Tuesday, 21 October 2014

Lawyers advise Channel 4 that Conservative "primary" in Rochester is election spending

Two specialist election lawyers have told Channel 4 that the Conservatives' election primary in Rochester should be considered election spending and come out of the £100k spending limit for election campaigns.

David Cameron is believed to have helped come up with the publicity stunt of putting forward two candidates and holding a postal ballot of residents of Rochester & Strood to choose which one should become the Prospective Parliamentary Candidate for the by-election caused by Mark Reckless' resignation when he defected to UKIP. The Conservative Party claims to have been given advice by the Electoral Commission that the money they spend on the primary doesn't count as election spending but UKIP's own legal advice and the advice of these two lawyers contradicts that advice and Channel 4 reckon that the Tories will illegally overspend on the campaign by 100%.
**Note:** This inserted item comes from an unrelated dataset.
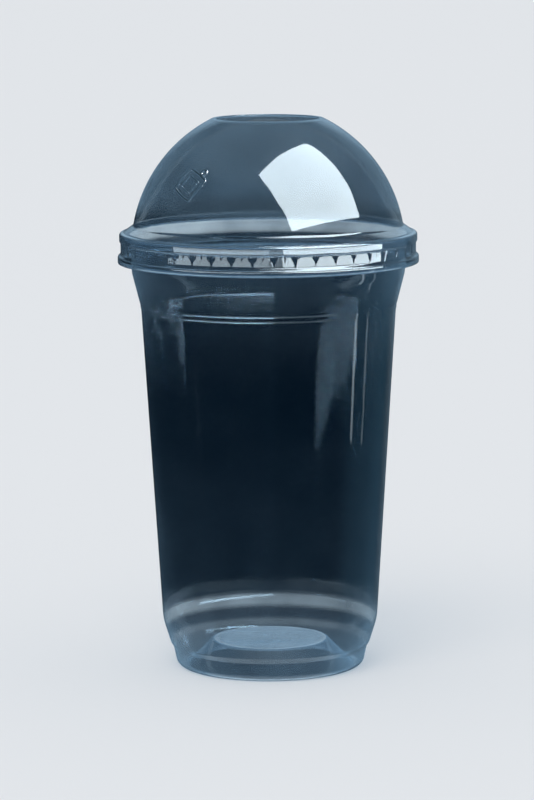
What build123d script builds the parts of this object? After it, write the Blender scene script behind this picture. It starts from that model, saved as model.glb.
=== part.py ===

The idea that a party can spend an unlimited amount of money on publicity stunts involving the person who will be adopted as their candidate weeks before an election is just ridiculous. It would mean that Labour could spend millions promoting a union-sponsored candidate whilst the Conservatives could spend Ashcroft's millions doing the same for his sockpuppets.

That's within neither the letter nor the spirit of the law which clearly limits the amount of money that can be spent to stop elections from being bought. Rotten boroughs were abolished in 1832, it's time the Tories entered the 21st Century.